Continuity with how this board operates, as a short-term enterprise restricted in its thinking and resistant to outside ideas is the last thing we want to hear he’s being hired to provide.
All day long I’ve been getting told that the Celtic board is brilliant because they haven’t run us into the ground. That’s the bare minimum test of competence that any organisation should be able to boast. It is not, in and of itself, impressive. They have presided over a trophy laden period. So did the White’s and Kelly’s before them. Big deal.
We are the biggest club in the country. We have the biggest stadium, the best social footprint, a global fan-base and an iconic name. This board didn’t create any of that. That’s what they have to work with. It would have taken a thoroughly dreadful board to mess that up, and they have come damned close to blowing all of those advantages.
At the time of writing, the Ibrox board presides over the title winning club and have a six-point lead at the top of the league; are they well run? Every single one of us knows that they are not. Their good fortune was to be going head to head with our directors who appointed their last manager in the shower after he’d been sacked by Bolton and Hibs.
The current manager is still trying to clean up the mess that appointment left us with. The directors have failed to provide him the support network we were told, this time last year, was critical to the long term plan. They hired a CEO to provide us with one, and then personality clashes did for him and now that office is occupied by the third person this year.
Our board gets by. At times of calm seas, they look, to outsiders, like geniuses.
But those of us who’ve watched them this past decade knew that a crisis would test them and find them wanting, because of the number of critical things they didn’t do that would have changed the landscape we play in and made it better for everyone.
Our directors have made two good decisions in the last six years; the hiring of Rodgers – and they messed that up – and the hiring of Ange. And I believe that was a panic appointment, made blind, and the greatest luck we’ve ever had.
Michael Nicholson’s last role was as club secretary. Quite how that qualifies him to be the head of a £75 million business I do not know, and neither does this board which is why at the same time it has promoted another insider, Chris McKay, to “chief financial officer” – which, by the way, is a smart move because he at least has some knowledge in that field.
It’s a move that should have been made whilst Lawwell was at the club, and if it’s something Nicholson himself insisted on then it’s a better sign that most of us could have hoped for, because under Lawwell the CEO at Parkhead was over-mighty.
One of Nicholson’s roles will be to act as the “public face of Celtic” and that’s where he’s already going to have some big problems because you cannot do that whilst bunkering up as he has spent the last few months doing. Lawwell clearly loved that part of the job, and you know what? People all over football respected him in that role.
It is not a post for a shrinking violet, and if Nicholson doesn’t fancy that part of it well too bad because it’s in the job description; indeed, some would say it is the job.
His larger role is to represent us at every level. At least part of that role has been taken from him by McKay. Another part has been hoovered by Lawwell who will continue to represent us at the ECA and UEFA, for all the good he’s ever done us there. (Not one bit, by the way, not one bit and I will argue the toss on that one with anybody.)

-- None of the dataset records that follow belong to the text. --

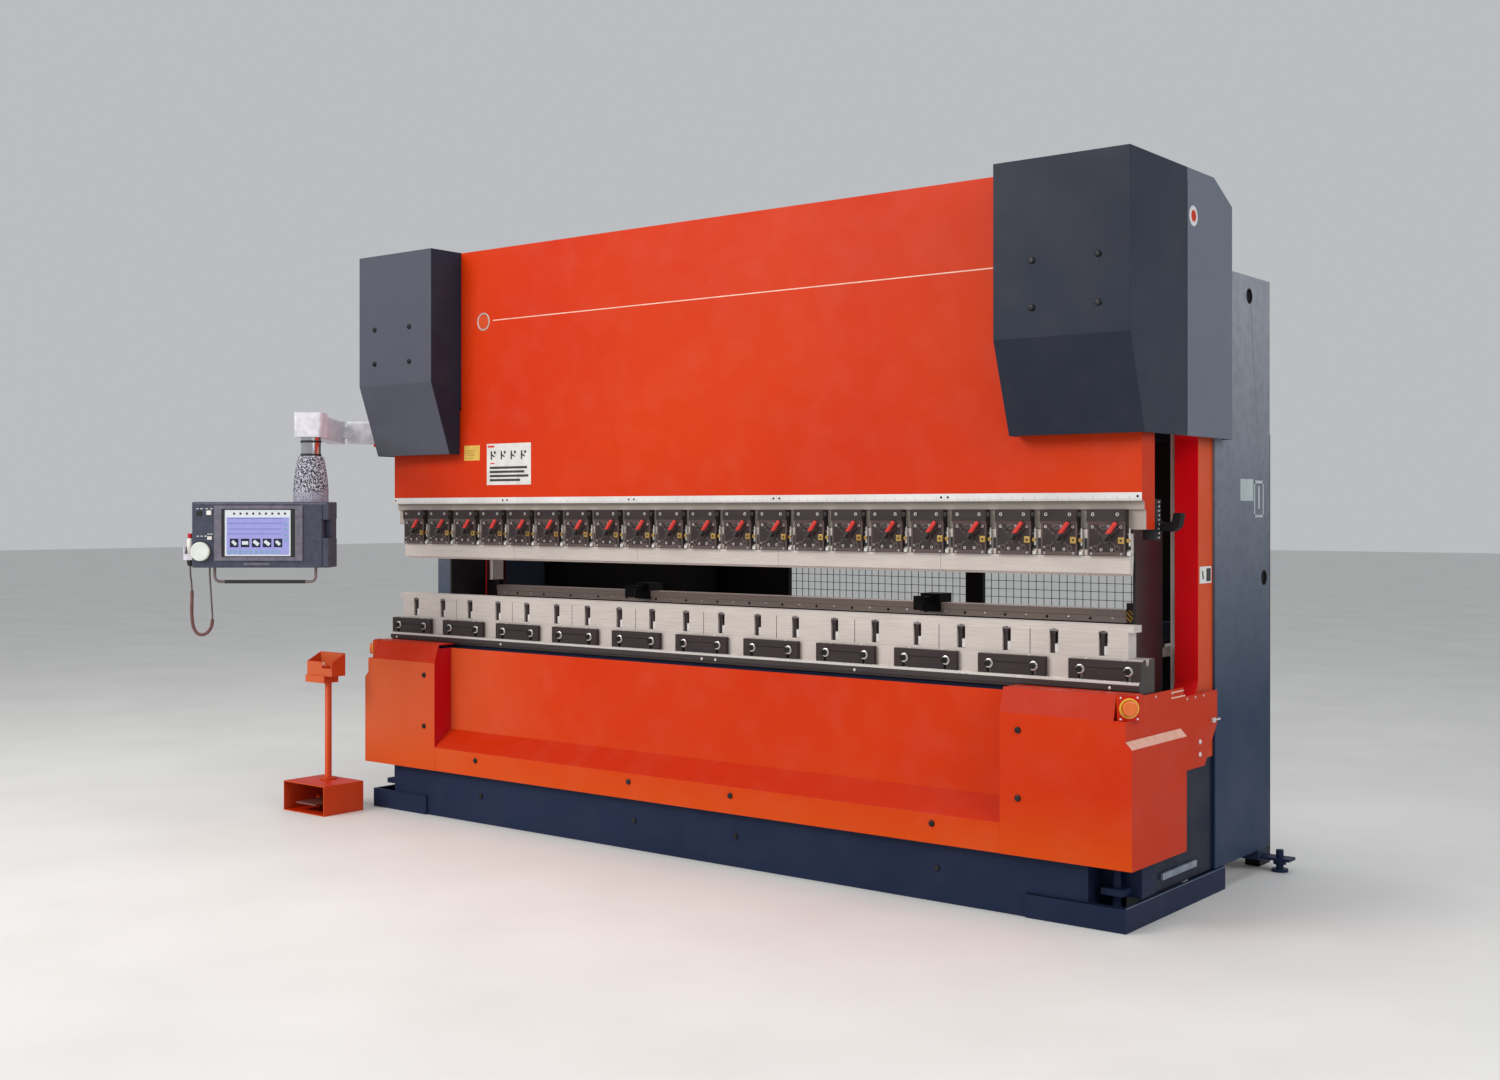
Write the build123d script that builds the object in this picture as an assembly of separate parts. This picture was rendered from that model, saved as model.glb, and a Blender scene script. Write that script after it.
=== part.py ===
from build123d import *
import math
import os

os.makedirs("parts", exist_ok=True)

# Hydraulic press brake. Millimetres, +Z up, +Y to the back, +X to the right as seen
# from the front. The origin is on the floor, at mid length, straight under the bend line.

# ---------------------------------------------------------------- driving dimensions
gap = 0.3                    # air between pieces that move past each other
fit = 0.05                   # radial clearance of a shaft or piston in its bore

# table and bending line
table_length = 4300.0        # ram, table and lower tooling rail
bed_plate = 110.0            # thickness of the lower beam
bed_front = -47.0            # front face of the lower beam
bed_bottom = 20.0
bed_top = 872.0

# ram
ram_plate = 112.0
ram_front = -47.0
ram_bottom = 1490.0
ram_top = 2894.0
ram_shoulder_z = 2080.0      # top of the ram's ends, under the cylinders
ram_shoulder_x = 1622.0      # half width of the tall middle part
ram_stroke = 180.0
lip_height = 34.0            # upper rebate of the ram's lower edge
lip_depth = 23.0
seat_depth = 37.0            # deeper rebate that seats the punch holders
scale_height = 31.0
scale_thick = 4.0
scale_bottom = 1600.0
scale_pieces = 5

# punch holders
holder_count = 21
holder_pitch = 200.0
holder_width = 158.0
holder_bottom = 1389.0
holder_top = 1566.0
holder_front = -38.0
holder_back = 32.0
holder_ledge = 9.0           # how far the top ledge stands out
holder_ledge_height = 45.0
link_width = 18.0
lever_z = 1455.0
lever_lean = 38.0            # degrees from upright, clamped
lever_reach = 80.0
lever_handle_r = 8.5
lever_hub_r = 13.0
lever_shaft_r = 6.0
lever_stand_off = 14.0       # hub thickness, which carries the handle clear of the ledge
brass_r = 9.0
brass_offset_x = 62.0
brass_z = 1448.0

# tooling
punch_count = 5
punch_length = 835.0
punch_gap = 1.2
punch_front = -22.0
punch_back = 10.0
punch_body_bottom = 1322.0
punch_tip = 1312.0
punch_blade = 4.0            # half thickness above the tip
tang_half = 7.0
tang_height = 31.0
riser_count = 10
riser_length = 415.0
riser_gap = 3.0
riser_half = 35.0
riser_bottom = 1000.0
riser_top = 1100.0
window_width = 37.0
window_height = 88.0
window_bottom = 1007.0
riser_tang = 12.2
die_top = 1127.0
die_overhang = 22.0
vee_width = 40.0
vee_depth = 20.0

# lower rail, holder block and clamp bars
rail_front = -72.0
rail_top = 917.0
block_front = -39.0
clamp_count = 11
clamp_pitch = 400.0
clamp_width = 300.0
clamp_thick = 20.0
clamp_top = 994.0
clamp_bolt_spacing = 200.0
clamp_bolt_z = 955.0
bolt_r = 8.0
bolt_head_r = 14.0
washer_r = 16.0

# side frames
frame_inner = 2034.0
frame_thick = 101.0
frame_back = 1257.0
frame_bottom = 98.0
frame_top = 2563.0
frame_arm_front = 85.0
throat_back = 510.0
throat_top = 1900.0
throat_bottom = 820.0
throat_radius = 60.0
lift_hole_r = 30.0
lift_hole = (1021.0, 2477.0)      # Y, Z
cable_hole = (1189.0, 1272.0)

# hydraulic cylinders
cylinder_x = 1880.0
barrel_r = 140.0
bore_r = 100.0
rod_r = 60.0
barrel_bottom = 2290.0
barrel_top = 2800.0
barrel_end = 40.0
piston_thick = 50.0
piston_bottom = 2700.0

# cylinder covers
cover_inner = 1626.0
cover_outer = 2195.0
cover_front = -245.0
cover_toe = -121.0           # front of the bottom edge, where the slope ends
cover_fold = 2218.0
cover_bottom = 1853.0
cover_top = 2897.0
cover_seam = 263.0
cover_back = 713.0
cover_chamfer_y = 525.0
cover_chamfer_z = 2805.0
sheet = 5.0
cover_screw_x = (1794.0, 2068.0)
cover_screw_z = (2331.0, 2510.0)
screw_r = 13.0
screw_proud = 8.0

# bed casing
box_inner = 1637.0
box_outer = 2187.0
box_upper_outer = 2161.0
box_front = -213.0
box_back = 276.0
box_bottom = 238.0
box_fold = 785.0
box_top = 880.0
box_top_front = -185.0
box_jog = (684.0, 712.0)
guard_top = (870.0, 833.0)
guard_step_y = 303.0
guard_back = 639.0
guard_diagonal = (512.0, 540.0, 700.0)    # Y at the bottom, bottom Z, Z where it starts
casing = 6.0
panel_front = -103.0
panel_top = 858.0
ledge_top = 441.0
ledge_edge = 357.0
box_screw_x = 1716.0
box_screw_z = (460.0, 721.0)
panel_screw_x = (300.0, 1330.0)
ledge_screw_z = 318.0
plinth_screw_z = 134.0

# emergency-stop stations on the front corners
stop_face = (2158.0, -177.0)       # middle of the plate that faces out of the corner
stop_half_width = 40.0
stop_z = (786.0, 880.0)
stop_notch = (2112.0, -138.0)      # inner corner of the notch that it sits in
stop_side = -112.0                 # where the housing meets the guard's side
stop_depth = 24.0
stop_button_r = 29.0
stop_stem_r = 9.0
stop_travel = 5.0

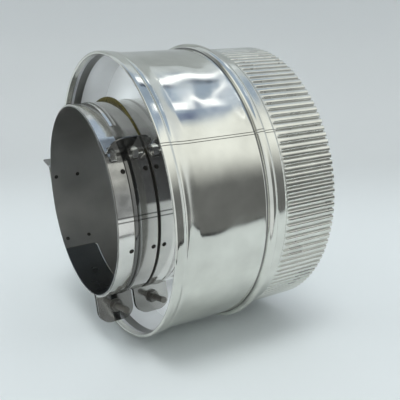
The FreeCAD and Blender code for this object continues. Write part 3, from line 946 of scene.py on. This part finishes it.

Because of Nicholson’s role in the pursuit of Resolution 12 he is not trusted by those who are aware of it to deal directly with the SFA. In fact, various Celtic fan groups expressly said that they would no longer be willing to deal with him or Lawwell face to face following that, so those are fences he either mends or problems that he lets fester.
But he can no longer hide, and he won’t be allowed to. The media will want him in front of them, and although there should be hard questions put to him I rather think that the Celtic media department and PR team will insist on making that as soft an audience as possible and some of the tamer hacks will lap it up and ask only what they are supposed to.
Celtic fan media will do no such thing. The hardest questions Nicholson gets are going to come from us and it is imperative that he subjects himself to that ordeal as soon as possible after the New Year. There is an entire three-week period in which there will be no football in which he will have time to get before us and answer some of our questions.
I did not want Ange Postecoglou as manager. I was not alone. That man had a hell of a job to do to convince his doubters, but he did that in part because he talked straight, shared his philosophy, spelled out his plans and made it clear that he was far better qualified and far sharper and more ambitious than his career CV suggested.
But I was willing to be convinced, and I’m willing to be convinced here. Lennon, like this guy, ticked all the fluffy boxes, none of which were in any way connected to the central question; of all the possible candidates out there, why should you have this job?
If there is more to Michael Nicholson than we’re aware, then let’s see it and hear it and find out what the plan is. Let’s find out what his long-term goals are and how he intends to reach them. Let’s find out whether or not he intends to conduct a strategic review. Let’s find out what his intentions are for the SFA and the SPFL and the needed reforms.
And let’s find out what his plans are for improving the team and helping Ange be all he can be. That, after all, is what the CEO of a football club does in the absence of a director of football. And whilst he’s answering those questions he can answer that one as well.
What this guy cannot do is hide. He might not realise it, but he’s the board’s lightning rod now.
When things go wrong he is where the finger of blame will point.
It is time that this guy came out from under the bed and told us what he’s all about.